London: British counter terror police said they would step up "reassurance patrols" around mosques in London on Friday, in the wake of the Christchurch terror attack that killed more than 40 people.
Political leaders in Britain, which has suffered multiple terrorist attacks in recent years, issued heartfelt condolences as they woke to the news from New Zealand. The House of Commons held a minute's silence before sitting.
At least 49 people are dead after an Australian-born far right extremist opened fire at two mosques. A man in his late 20s has been charged with murder and is due to face Christchurch court on Saturday.
Mosques in New Zealand remained closed after the attack.
Scotland Yard's counter terrorism chief Neil Basu said Metropolitan police were monitoring events in New Zealand closely and stood ready to deploy support to investigators in Christchurch if needed.

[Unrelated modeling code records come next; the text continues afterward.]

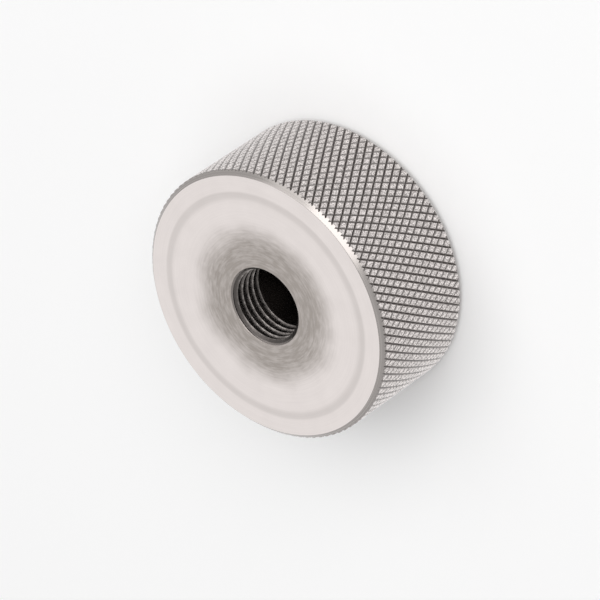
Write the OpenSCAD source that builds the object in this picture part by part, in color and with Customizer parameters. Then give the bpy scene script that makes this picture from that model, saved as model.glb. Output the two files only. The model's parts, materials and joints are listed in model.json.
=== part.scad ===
// Knurled knob: a turned steel disc with a diamond knurl round its rim and a
// blind tapped hole in its front face.
// It stands on its rear face at z = 0. Its axis is Z, and the hole opens upward.

/* [Body] */
// Diameter over the flat tops of the knurl
knob_d = 44.5; // [36:0.5:54]
// Thickness from the rear face to the front face
knob_t = 20; // [16:0.5:24]
// Size of the 45 degree chamfer at each rim
rim_chamfer = 0.75; // [0.5:0.05:1.2]

/* [Knurl] */
// Pitch of the grooves of one hand, measured round the rim
knurl_pitch = 1.4; // [1.15:0.05:2]
// Angle between the grooves and the knob's axis
knurl_angle = 30.5; // [25:0.5:40]
// Depth of the grooves below the flat tops
knurl_depth = 0.24; // [0.15:0.01:0.35]
// Included angle of the grooves' V section
groove_angle = 90; // [75:5:110]

/* [Tapped hole] */
// Diameter of the tapping drill, which is the thread's minor diameter
bore_d = 11.5; // [8:0.1:15]
// Included angle of the drill point at the bottom of the hole
point_angle = 118; // [90:1:140]
// Metal left between the drill point and the rear face
floor_t = 3.5; // [2:0.1:6]
// Size of the 45 degree countersink at the mouth
mouth_chamfer = 0.8; // [0.3:0.05:1.2]

/* [Front face] */
// From the chamfer's inner edge to the crisp edge of the shallow turned ring
ring_inset = 2.8; // [1.5:0.1:4]
// Width of the ring, from its crisp edge to where it runs out into the face
ring_w = 1.5; // [0.5:0.1:3]
// Depth of the ring at its crisp edge
ring_depth = 0.08; // [0.04:0.01:0.2]

/* [Hidden] */
$fn = 200;
steel = [0.76, 0.74, 0.72];

rim_r = knob_d / 2;
face_r = rim_r - rim_chamfer;
ring_r = face_r - ring_inset;

bore_r = bore_d / 2;
point_top = floor_t + bore_r / tan(point_angle / 2);

// Whole grooves of each hand round the rim. They cross on a lattice of rows,
// in which crossings and peaks take turns, half a pitch apart.
groove_count = round(PI * knob_d / knurl_pitch);
half_pitch = PI * knob_d / groove_count / 2;
half_turn = 180 / groove_count;
row_h = half_pitch / tan(knurl_angle);
row_count = ceil(knob_t / row_h);
first_row_z = (knob_t - row_count * row_h) / 2;
groove_r = rim_r - knurl_depth;
// The pyramids' points before they are turned off, where the V walls meet.
peak_r = groove_r + half_pitch * cos(knurl_angle) / tan(groove_angle / 2);

// Every place round the lattice, and the index of one of its points.
places = [0 : 2 * groove_count - 1];
function at(row, place) = row * 2 * groove_count + place % (2 * groove_count);
function is_crossing(row, place) = (row + place) % 2 == 0;

function row_z(row) = first_row_z + row * row_h;
function row_points(row) = [
    for (place = places)
        let (r = is_crossing(row, place) ? groove_r : peak_r, a = place * half_turn)
            [r * cos(a), r * sin(a), row_z(row)]
];

// The two faces between a place and the next one, from a row to the row above.
// The edge that they share is the bottom of a groove.
function cell_faces(row, place) =
    let (
        low = at(row, place),
        low_next = at(row, place + 1),
        high = at(row + 1, place),
        high_next = at(row + 1, place + 1)
    )
    is_crossing(row, place)
        ? [[low, high, high_next], [low, high_next, low_next]]
        : [[low, high, low_next], [low_next, high, high_next]];

// Cylinder covered with sharp pyramids, between the two hands of V grooves.
module knurled_stock() {
    foot_centre = (row_count + 1) * len(row_points(0));
    top_centre = foot_centre + 1;
    points = concat(
        [for (row = [0 : row_count]) each row_points(row)],
        [[0, 0, row_z(0)], [0, 0, row_z(row_count)]]
    );
    faces = concat(
        [for (row = [0 : row_count - 1]) for (place = places) each cell_faces(row, place)],
        [for (place = places) [foot_centre, at(0, place), at(0, place + 1)]],
        [for (place = places) [top_centre, at(row_count, place + 1), at(row_count, place)]]
    );
    polyhedron(points, faces);
}

// Half section of the turned disc, with the hole and the face ring.
module turned_section() {
    polygon([
        [0, 0],
        [face_r, 0],
        [rim_r, rim_chamfer],
        [rim_r, knob_t - rim_chamfer],
        [face_r, knob_t],
        [ring_r, knob_t],
        [ring_r, knob_t - ring_depth],
        [ring_r - ring_w, knob_t],
        [bore_r + mouth_chamfer, knob_t],
        [bore_r, knob_t - mouth_chamfer],
        [bore_r, point_top],
        [0, floor_t]
    ]);
}

// The disc. Turning takes the pyramids' points off and leaves flat diamonds,
// and the grooves run out in the chamfers.
module knurled_knob() {
    color(steel)
        intersection() {
            knurled_stock();
            rotate_extrude() turned_section();
        }
}

knurled_knob();
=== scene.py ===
"""The knurled knob's looks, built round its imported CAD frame.

It stands on its rear face, with +Z out of the hole."""

import json
import math
import random

import bmesh
import bpy
from mathutils import Matrix, Vector


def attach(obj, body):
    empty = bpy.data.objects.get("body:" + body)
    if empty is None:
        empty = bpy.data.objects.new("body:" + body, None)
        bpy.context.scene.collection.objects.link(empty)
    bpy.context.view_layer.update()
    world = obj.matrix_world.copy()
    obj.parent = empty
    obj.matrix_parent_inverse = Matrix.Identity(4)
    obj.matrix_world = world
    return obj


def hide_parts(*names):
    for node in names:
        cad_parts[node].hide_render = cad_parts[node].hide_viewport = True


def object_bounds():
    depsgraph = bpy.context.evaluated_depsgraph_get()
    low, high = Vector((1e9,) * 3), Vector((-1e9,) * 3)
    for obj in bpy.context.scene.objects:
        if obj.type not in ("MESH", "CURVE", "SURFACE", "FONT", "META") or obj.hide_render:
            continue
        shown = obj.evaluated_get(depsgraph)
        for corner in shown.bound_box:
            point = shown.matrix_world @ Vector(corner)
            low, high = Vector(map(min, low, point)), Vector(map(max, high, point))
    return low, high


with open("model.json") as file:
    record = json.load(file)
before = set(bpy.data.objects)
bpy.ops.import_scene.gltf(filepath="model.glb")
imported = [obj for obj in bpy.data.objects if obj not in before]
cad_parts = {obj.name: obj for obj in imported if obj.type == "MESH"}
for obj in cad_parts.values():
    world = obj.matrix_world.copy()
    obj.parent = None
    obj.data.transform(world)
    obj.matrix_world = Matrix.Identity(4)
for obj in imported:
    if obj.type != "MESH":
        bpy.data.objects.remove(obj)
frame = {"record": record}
cad_low, cad_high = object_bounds()

MM = 0.001

# The turned body. Its size and its hole come from the CAD model.
HOLE = next(m for m in frame["record"]["mounts"] if m["name"] == "threaded_hole")
RIM_R = cad_high.x
KNOB_T = cad_high.z
BORE_R = HOLE["dims"]["r_mm"] * MM
RIM_CHAMFER = 0.75 * MM
MOUTH_CHAMFER = 0.72 * MM
FLOOR_T = 3.5 * MM
POINT_ANGLE = math.radians(118)
RING_INSET = 2.8 * MM
RING_W = 1.5 * MM
RING_DEPTH = 0.016 * MM
RING_WALL = 0.4 * MM
RING_STEPS = 12
EDGE_BREAK = 0.06 * MM
FACE_R = RIM_R - RIM_CHAMFER
RING_R = FACE_R - RING_INSET
MOUTH_R = BORE_R + MOUTH_CHAMFER
POINT_TOP = FLOOR_T + BORE_R / math.tan(POINT_ANGLE / 2)

# The knurl, on the CAD model's lattice of groove crossings.
GROOVE_COUNT = 100
KNURL_ANGLE = math.radians(30.5)
KNURL_DEPTH = 0.24 * MM
BURR_DEPTH = 0.008 * MM
BURR_SLOPE = math.tan(math.radians(20))
BURR_VARIES = 0.06
GROOVE_R = RIM_R - KNURL_DEPTH
HALF_PITCH = math.pi * RIM_R / GROOVE_COUNT
HALF_TURN = math.pi / GROOVE_COUNT
ROW_H = HALF_PITCH / math.tan(KNURL_ANGLE)
ROW_COUNT = math.ceil(KNOB_T / ROW_H)
FOOT_Z = (KNOB_T - ROW_COUNT * ROW_H) / 2

# How far the normal leans at the points of a diamond's slightly dished top, as a tangent.
DISH = 0.20

# The thread: right-hand, 20 turns to the inch, 12.7 mm across its roots.
THREAD_PITCH = 1.27 * MM
THREAD_ROOT_R = 6.35 * MM
THREAD_LENGTH = 6.1 * MM
THREAD_ROOT_W = THREAD_PITCH / 8
THREAD_FLANK = math.tan(math.radians(30))
THREAD_START = math.radians(326)
THREAD_RUNOUT = math.radians(200)
RUNOUT_START = 0.05
CUTTER_OVERLAP = 0.15 * MM

TURN_STEPS = 400
THREAD_STEPS = 96
BREAK_STEPS = 3

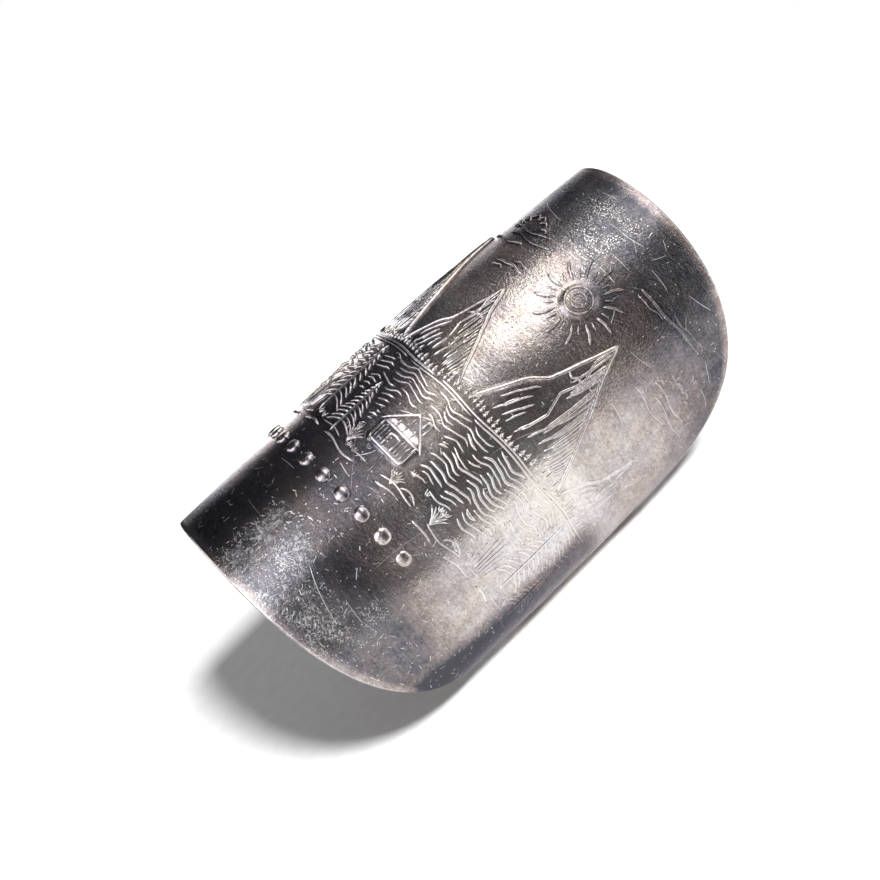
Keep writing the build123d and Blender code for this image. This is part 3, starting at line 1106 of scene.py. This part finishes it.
def build_floor():
    mesh = bpy.data.meshes.new("floor")
    rim = []
    for side in range(FLOOR_SIDES):
        turn = 2 * math.pi * side / FLOOR_SIDES
        rim.append((FLOOR_RADIUS * math.cos(turn), FLOOR_RADIUS * math.sin(turn), 0))
    mesh.from_pydata(rim, [], [tuple(range(FLOOR_SIDES))])
    floor = bpy.data.objects.new("floor", mesh)
    bpy.context.scene.collection.objects.link(floor)
    material = bpy.data.materials.new("pale_floor")
    material.use_nodes = True
    s = Shader(material.node_tree)
    place = s.node("ShaderNodeTexCoord").outputs["Object"]
    fibre = s.noise(place, 900.0, detail=3.0)
    colour = s.ramp(fibre, ((0.3, (0.80, 0.80, 0.80, 1)), (0.7, (0.84, 0.84, 0.84, 1))))
    surface = s.node("ShaderNodeBsdfPrincipled", {"Base Color": colour, "Roughness": 0.9})
    surface.inputs["Specular IOR Level"].default_value = 0.1
    s.node("ShaderNodeOutputMaterial", {"Surface": surface.outputs[0]})
    mesh.materials.append(material)


# The lamp that casts the shadow: its strength, how wide it looks in degrees, and where it is
KEY_STRENGTH = 6.0
KEY_WIDTH = 9
TOWARDS_KEY = Vector((0.46, -1.10, 1.0))


def build_lights():
    sun = bpy.data.lights.new("key", "SUN")
    sun.energy = KEY_STRENGTH
    sun.angle = math.radians(KEY_WIDTH)
    lamp = bpy.data.objects.new("key", sun)
    lamp.rotation_mode = "QUATERNION"
    lamp.rotation_quaternion = TOWARDS_KEY.normalized().to_track_quat("Z", "Y")
    lamp.visible_glossy = False
    bpy.context.scene.collection.objects.link(lamp)


# The camera: where its right and its back point in the shared frame, and its distance from the middle of
# the ring's axis in millimetres. In pixels: the picture's side, the focal length and where its axis is.
CAMERA_RIGHT = Vector((0.7202, -0.3850, -0.5771))
CAMERA_BACK = Vector((-0.1185, -0.8879, 0.4444))
camera_distance = 120.0
picture_size = 880
focal_pixels = 1740
centre_pixel = (481.3, 448.3)


def build_camera():
    data = bpy.data.cameras.new("camera")
    data.sensor_width = 36.0
    data.lens = focal_pixels / picture_size * data.sensor_width
    data.shift_x = 0.5 - centre_pixel[0] / picture_size
    data.shift_y = centre_pixel[1] / picture_size - 0.5
    data.clip_start, data.clip_end = 0.005, 10.0
    camera = bpy.data.objects.new("camera", data)
    back = CAMERA_BACK.normalized()
    right = (CAMERA_RIGHT - back * CAMERA_RIGHT.dot(back)).normalized()
    up = back.cross(right)
    place = Vector((0, 0, axis_height)) * MM + back * camera_distance * MM
    turn = Matrix((right, up, back)).transposed().to_4x4()
    camera.matrix_world = Matrix.Translation(place) @ turn
    bpy.context.scene.collection.objects.link(camera)
    bpy.context.scene.camera = camera


draw_picture()
metal = silver("tarnished_silver")
for piece in (build_wall(), build_lines(), build_beads()):
    piece.data.materials.append(metal)
    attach(piece, "root")
    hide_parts("spoon_ring")
build_world()
build_floor()
build_lights()
build_camera()
bpy.context.scene.view_settings.view_transform = "Standard"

“Today we will be stepping up reassurance patrols around mosques and increasing engagement with communities of all faiths, giving advice on how people and places can protect themselves," he said.
Prime Minister Theresa May said the attack was a "sickening act of violence."
"On behalf of the UK, my deepest condolences to the people of New Zealand after the horrifying terrorist attack in Christchurch," she said.
"My thoughts are with all of those affected by this sickening act of violence."
London's first Muslim mayor Sadiq Khan said the news was "heartbreaking."
"Heartbreaking news from New Zealand this morning where innocent people have been murdered because of their faith," he said.
"London stands with the people of Christchurch in the face of this horrific terror attack."
In 2017, the far right extremist Darren Osborne was jailed for murdering Makram Ali, and attempting to murder other worshippers at the Finsbury park mosque in London's north.
In the same year, Britain suffered four other terror attacks carried by Islamic inspired terrorists, including the attacks on London and Westminster Bridges and the bombing of the Ariana Grande concert in Manchester.
Any Burnham, the Mayor of Manchester said Manchurians would be feeling Christchurch's pain.
"We know how people in Christchurch will be feeling today. Sending love from Greater Manchester to @LianneDalziel [the Mayor of Christchurch]& the whole community," he said.
Brendan Cox, whose wife Jo was murdered by a far right extremist as she was holding meetings with voters in her consituency in 2016, said it was important to remember that terrorist were a "tiny number of extremists."